_EXERCISE AIM:_ Quote every line of the material beneath this one.

_SUPPLIED DATA:_
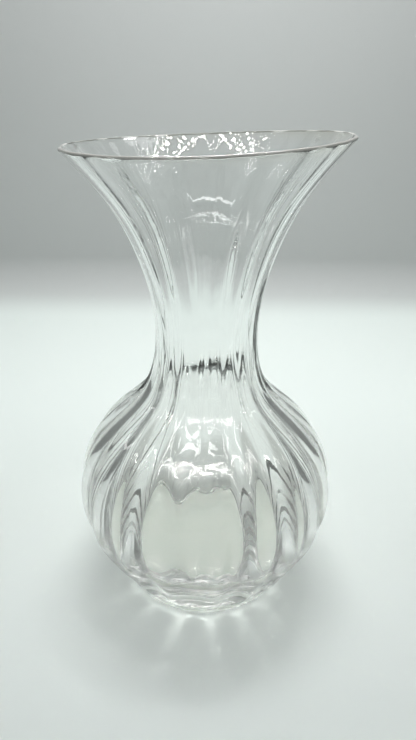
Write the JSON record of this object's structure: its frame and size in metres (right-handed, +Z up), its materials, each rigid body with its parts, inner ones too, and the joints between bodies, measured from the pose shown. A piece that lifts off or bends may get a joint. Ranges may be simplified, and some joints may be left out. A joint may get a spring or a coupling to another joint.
{
  "type": "fan vase",
  "caption": "Free-standing clear glass flower vase: ribbed globe, narrow neck and wide flared mouth on a low round foot.",
  "frame": {"origin": "centre of the ring that the vase stands on, on the resting plane", "axes": "+Z up along the vase's axis, towards the mouth; +X to the right and -Y towards the viewer, as in the picture"},
  "size_m": [0.1278, 0.1276, 0.2194],
  "materials": {
    "body_glass": "clear blown soda-lime glass, fire-polished, soft optic ribs",
    "foot_glass": "clear pressed soda-lime glass, polished"
  },
  "bodies": {
    "root": {"body": "body_glass", "foot": "foot_glass"}
  },
  "joints": []
}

_SOLUTION:_
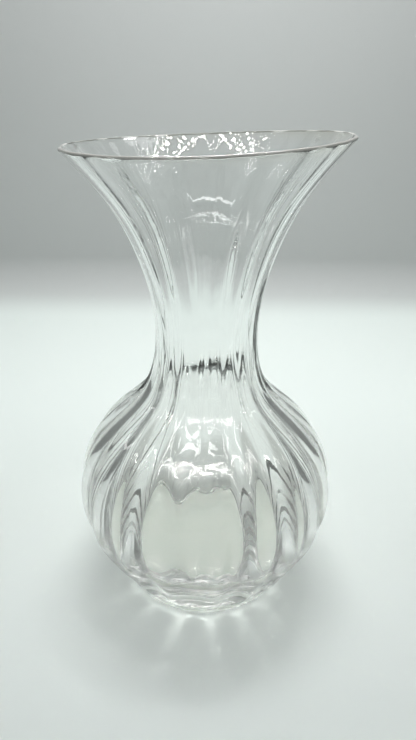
Write the JSON record of this object's structure: its frame and size in metres (right-handed, +Z up), its materials, each rigid body with its parts, inner ones too, and the joints between bodies, measured from the pose shown. A piece that lifts off or bends may get a joint. Ranges may be simplified, and some joints may be left out. A joint may get a spring or a coupling to another joint.
{
  "type": "fan vase",
  "caption": "Free-standing clear glass flower vase: ribbed globe, narrow neck and wide flared mouth on a low round foot.",
  "frame": {"origin": "centre of the ring that the vase stands on, on the resting plane", "axes": "+Z up along the vase's axis, towards the mouth; +X to the right and -Y towards the viewer, as in the picture"},
  "size_m": [0.1278, 0.1276, 0.2194],
  "materials": {
    "body_glass": "clear blown soda-lime glass, fire-polished, soft optic ribs",
    "foot_glass": "clear pressed soda-lime glass, polished"
  },
  "bodies": {
    "root": {"body": "body_glass", "foot": "foot_glass"}
  },
  "joints": []
}